WHAT IS ASKED
Your task is to print every entry below exactly as given.

AVAILABLE RECORDS
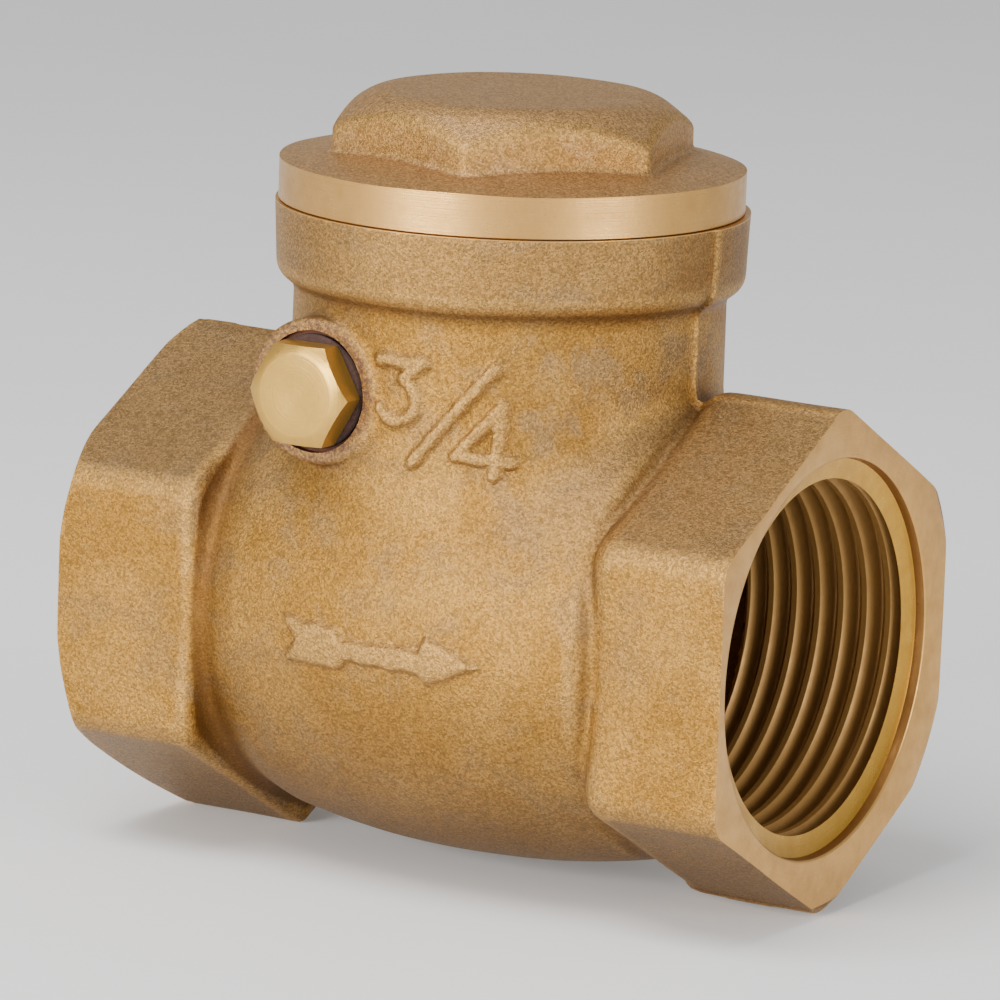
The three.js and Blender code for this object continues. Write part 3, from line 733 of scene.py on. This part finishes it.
def swing_arm():
    arm = field_object("swing_arm_casting", arm_field, (-9.6, -8.4, -5.4), (-1.6, 8.4, 19.6), 0.24)
    slab = prism_object("slab", [(-6, -6), (6, -6), (6, 11.3), (-6, 11.3)], -12, ARM_FRONT, "x")
    back = prism_object("back", [(-6, -6), (6, -6), (6, 6), (-6, 6)], ARM_BACK, 0, "x")
    return combine(arm,
                   ("DIFFERENCE", slab),
                   ("DIFFERENCE", back),
                   ("DIFFERENCE", rod_object(3.0, -9, 0, "x", sides=64)),
                   ("DIFFERENCE", rod_object(PIN_HOLE_R, -9, 9, "y", HINGE, 48)))


# ---- materials

class Nodes:
    """Short names for adding the nodes of one material."""

    def __init__(self, name, metallic, roughness, colour, **sockets):
        self.material = bpy.data.materials.new(name)
        self.material.use_nodes = True
        self.tree = self.material.node_tree
        self.shader = self.tree.nodes["Principled BSDF"]
        self.shader.inputs["Metallic"].default_value = metallic
        self.shader.inputs["Roughness"].default_value = roughness
        self.shader.inputs["Base Color"].default_value = (*colour, 1.0)
        for socket, value in sockets.items():
            self.shader.inputs[socket.replace("_", " ")].default_value = value
        place = self.tree.nodes.new("ShaderNodeTexCoord")
        self.place = place.outputs["Object"]

    def link(self, source, target):
        self.tree.links.new(source, target)

    def add(self, kind, **settings):
        node = self.tree.nodes.new(kind)
        for key, value in settings.items():
            if key.startswith("in_"):
                node.inputs[key[3:].replace("_", " ")].default_value = value
            else:
                setattr(node, key, value)
        return node

    def noise(self, per_mm, detail=2.0, rough=0.5, distortion=0.0):
        node = self.add("ShaderNodeTexNoise", in_Scale=per_mm / MM, in_Detail=detail, in_Roughness=rough,
                        in_Distortion=distortion)
        self.link(self.place, node.inputs["Vector"])
        return node.outputs["Fac"]

    def attribute(self, name):
        return self.add("ShaderNodeAttribute", attribute_name=name).outputs["Fac"]

    def parts(self, vector):
        node = self.add("ShaderNodeSeparateXYZ")
        self.link(vector, node.inputs[0])
        return node.outputs

    def ramp(self, source, *stops):
        node = self.tree.nodes.new("ShaderNodeValToRGB")
        band = node.color_ramp
        while len(band.elements) < len(stops):
            band.elements.new(0.5)
        for element, (place, colour) in zip(band.elements, stops):
            element.position = place
            element.color = (*colour, 1.0) if isinstance(colour, tuple) else (colour, colour, colour, 1.0)
        self.link(source, node.inputs["Fac"])
        return node.outputs["Color"]

    def mix(self, factor, a, b, blend="MIX"):
        node = self.add("ShaderNodeMix", data_type="RGBA", blend_type=blend)
        for socket, value in ((node.inputs[0], factor), (node.inputs[6], a), (node.inputs[7], b)):
            if isinstance(value, tuple):
                socket.default_value = (*value, 1.0)
            elif isinstance(value, (int, float)):
                socket.default_value = value
            else:
                self.link(value, socket)
        return node.outputs[2]

    def math(self, operation, a, b=0.0):
        node = self.add("ShaderNodeMath", operation=operation)
        for socket, value in zip(node.inputs, (a, b)):
            if isinstance(value, (int, float)):
                socket.default_value = value
            else:
                self.link(value, socket)
        return node.outputs[0]

    def span(self, value, low, high, to_low, to_high):
        """The value, moved from one range to another and held inside it."""
        node = self.add("ShaderNodeMapRange")
        self.link(value, node.inputs["Value"])
        for name, number in (("From Min", low), ("From Max", high), ("To Min", to_low), ("To Max", to_high)):
            node.inputs[name].default_value = number
        return node.outputs["Result"]

    def bump(self, height, depth_mm, strength=1.0, below=None):
        node = self.add("ShaderNodeBump", in_Strength=strength, in_Distance=depth_mm * MM)
        self.link(height, node.inputs["Height"])
        if below is not None:
            self.link(below, node.inputs["Normal"])
        return node.outputs["Normal"]

    def finish(self, colour=None, roughness=None, normal=None):
        for source, name in ((colour, "Base Color"), (roughness, "Roughness"), (normal, "Normal")):
            if source is not None:
                self.link(source, self.shader.inputs[name])
        return self.material


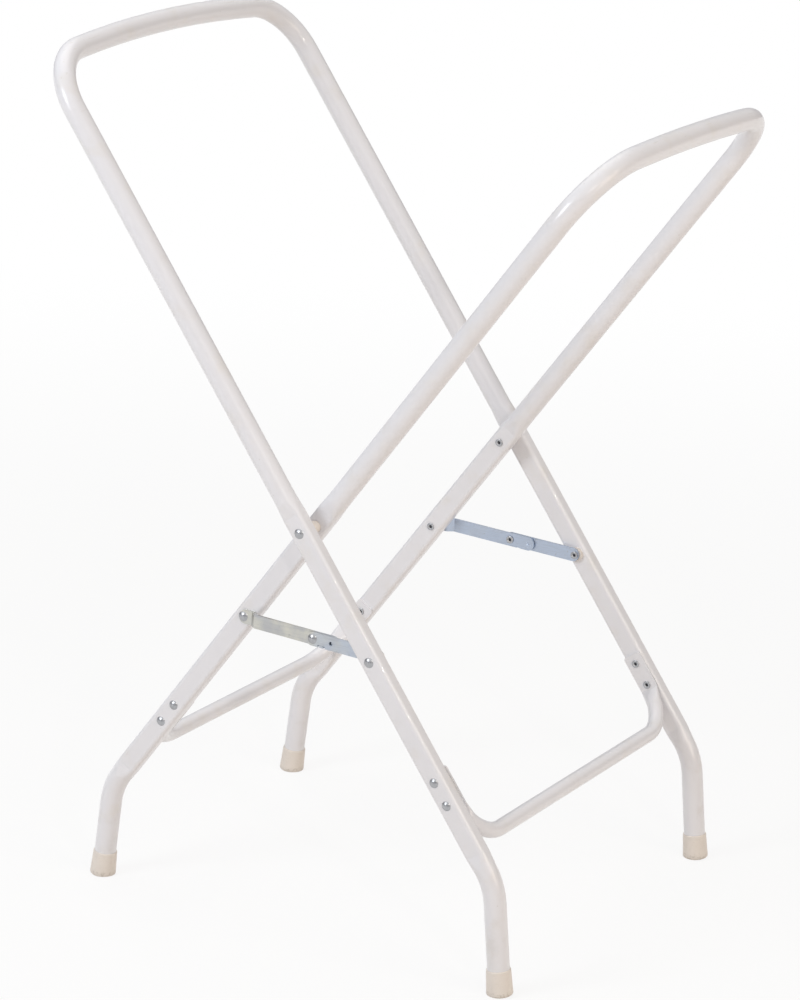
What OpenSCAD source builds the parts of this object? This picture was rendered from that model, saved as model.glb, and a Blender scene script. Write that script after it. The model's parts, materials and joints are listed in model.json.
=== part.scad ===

EXPECTED ANSWER
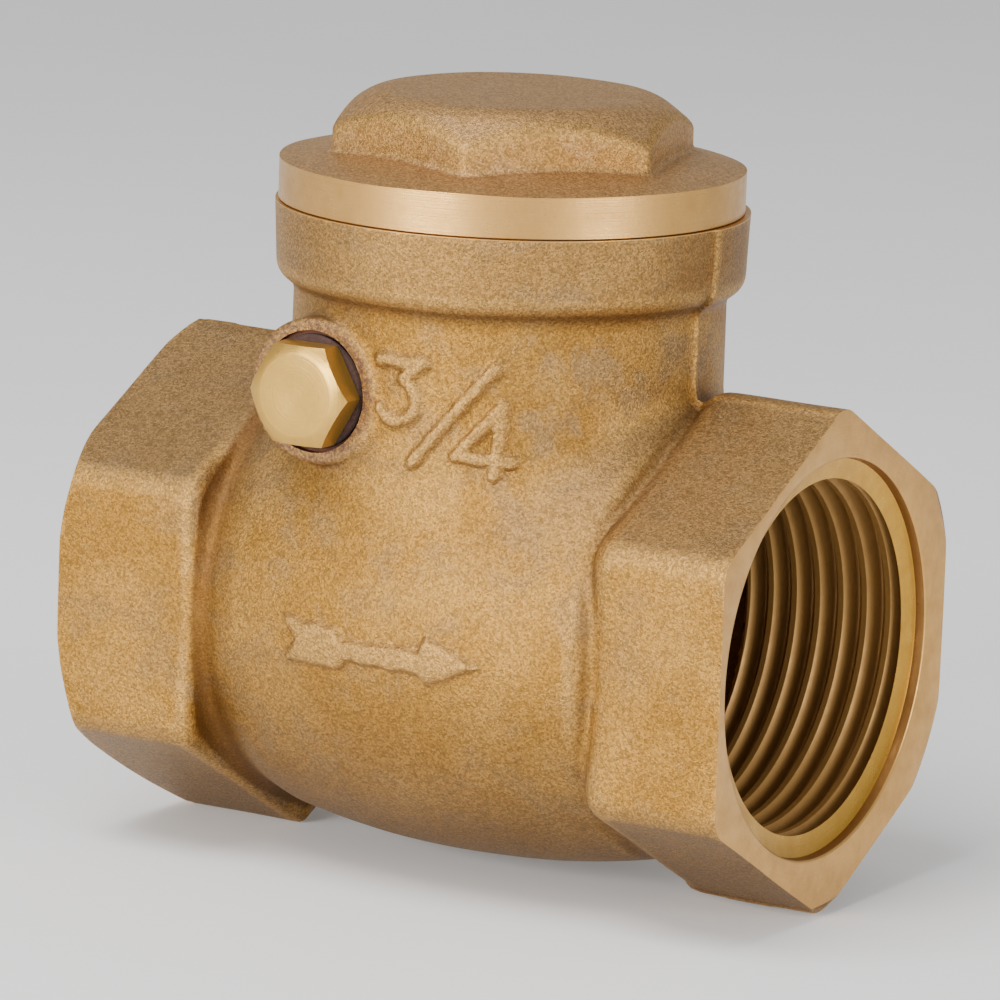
The three.js and Blender code for this object continues. Write part 3, from line 733 of scene.py on. This part finishes it.
def swing_arm():
    arm = field_object("swing_arm_casting", arm_field, (-9.6, -8.4, -5.4), (-1.6, 8.4, 19.6), 0.24)
    slab = prism_object("slab", [(-6, -6), (6, -6), (6, 11.3), (-6, 11.3)], -12, ARM_FRONT, "x")
    back = prism_object("back", [(-6, -6), (6, -6), (6, 6), (-6, 6)], ARM_BACK, 0, "x")
    return combine(arm,
                   ("DIFFERENCE", slab),
                   ("DIFFERENCE", back),
                   ("DIFFERENCE", rod_object(3.0, -9, 0, "x", sides=64)),
                   ("DIFFERENCE", rod_object(PIN_HOLE_R, -9, 9, "y", HINGE, 48)))


# ---- materials

class Nodes:
    """Short names for adding the nodes of one material."""

    def __init__(self, name, metallic, roughness, colour, **sockets):
        self.material = bpy.data.materials.new(name)
        self.material.use_nodes = True
        self.tree = self.material.node_tree
        self.shader = self.tree.nodes["Principled BSDF"]
        self.shader.inputs["Metallic"].default_value = metallic
        self.shader.inputs["Roughness"].default_value = roughness
        self.shader.inputs["Base Color"].default_value = (*colour, 1.0)
        for socket, value in sockets.items():
            self.shader.inputs[socket.replace("_", " ")].default_value = value
        place = self.tree.nodes.new("ShaderNodeTexCoord")
        self.place = place.outputs["Object"]

    def link(self, source, target):
        self.tree.links.new(source, target)

    def add(self, kind, **settings):
        node = self.tree.nodes.new(kind)
        for key, value in settings.items():
            if key.startswith("in_"):
                node.inputs[key[3:].replace("_", " ")].default_value = value
            else:
                setattr(node, key, value)
        return node

    def noise(self, per_mm, detail=2.0, rough=0.5, distortion=0.0):
        node = self.add("ShaderNodeTexNoise", in_Scale=per_mm / MM, in_Detail=detail, in_Roughness=rough,
                        in_Distortion=distortion)
        self.link(self.place, node.inputs["Vector"])
        return node.outputs["Fac"]

    def attribute(self, name):
        return self.add("ShaderNodeAttribute", attribute_name=name).outputs["Fac"]

    def parts(self, vector):
        node = self.add("ShaderNodeSeparateXYZ")
        self.link(vector, node.inputs[0])
        return node.outputs

    def ramp(self, source, *stops):
        node = self.tree.nodes.new("ShaderNodeValToRGB")
        band = node.color_ramp
        while len(band.elements) < len(stops):
            band.elements.new(0.5)
        for element, (place, colour) in zip(band.elements, stops):
            element.position = place
            element.color = (*colour, 1.0) if isinstance(colour, tuple) else (colour, colour, colour, 1.0)
        self.link(source, node.inputs["Fac"])
        return node.outputs["Color"]

    def mix(self, factor, a, b, blend="MIX"):
        node = self.add("ShaderNodeMix", data_type="RGBA", blend_type=blend)
        for socket, value in ((node.inputs[0], factor), (node.inputs[6], a), (node.inputs[7], b)):
            if isinstance(value, tuple):
                socket.default_value = (*value, 1.0)
            elif isinstance(value, (int, float)):
                socket.default_value = value
            else:
                self.link(value, socket)
        return node.outputs[2]

    def math(self, operation, a, b=0.0):
        node = self.add("ShaderNodeMath", operation=operation)
        for socket, value in zip(node.inputs, (a, b)):
            if isinstance(value, (int, float)):
                socket.default_value = value
            else:
                self.link(value, socket)
        return node.outputs[0]

    def span(self, value, low, high, to_low, to_high):
        """The value, moved from one range to another and held inside it."""
        node = self.add("ShaderNodeMapRange")
        self.link(value, node.inputs["Value"])
        for name, number in (("From Min", low), ("From Max", high), ("To Min", to_low), ("To Max", to_high)):
            node.inputs[name].default_value = number
        return node.outputs["Result"]

    def bump(self, height, depth_mm, strength=1.0, below=None):
        node = self.add("ShaderNodeBump", in_Strength=strength, in_Distance=depth_mm * MM)
        self.link(height, node.inputs["Height"])
        if below is not None:
            self.link(below, node.inputs["Normal"])
        return node.outputs["Normal"]

    def finish(self, colour=None, roughness=None, normal=None):
        for source, name in ((colour, "Base Color"), (roughness, "Roughness"), (normal, "Normal")):
            if source is not None:
                self.link(source, self.shader.inputs[name])
        return self.material


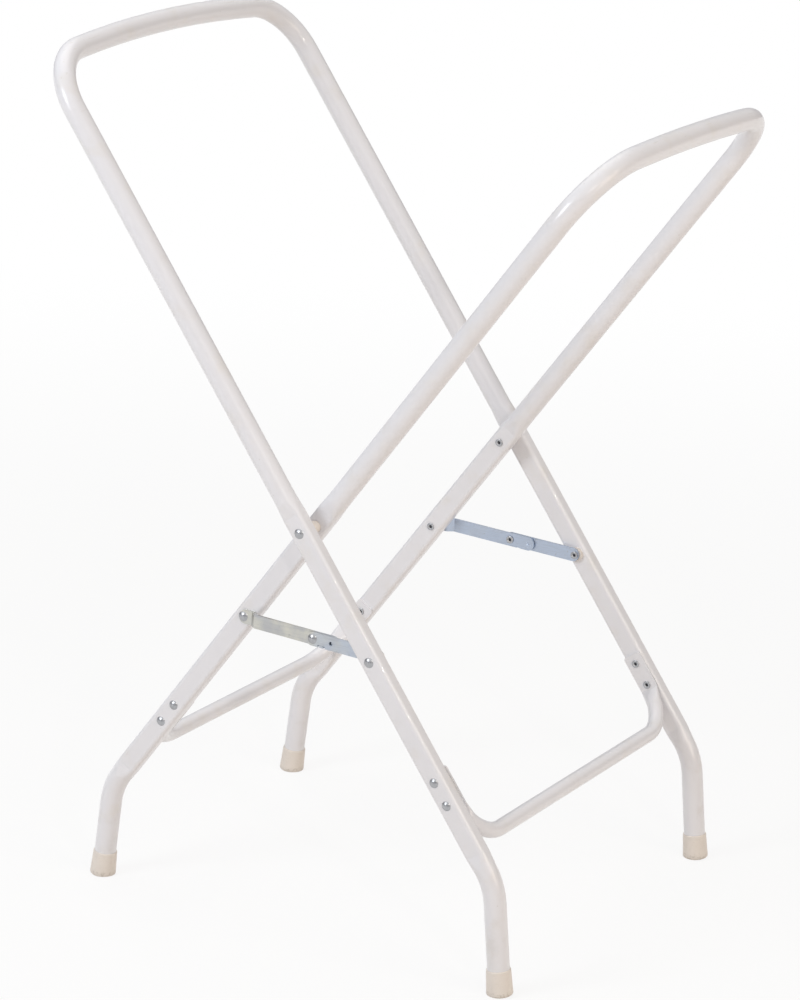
What OpenSCAD source builds the parts of this object? This picture was rendered from that model, saved as model.glb, and a Blender scene script. Write that script after it. The model's parts, materials and joints are listed in model.json.
=== part.scad ===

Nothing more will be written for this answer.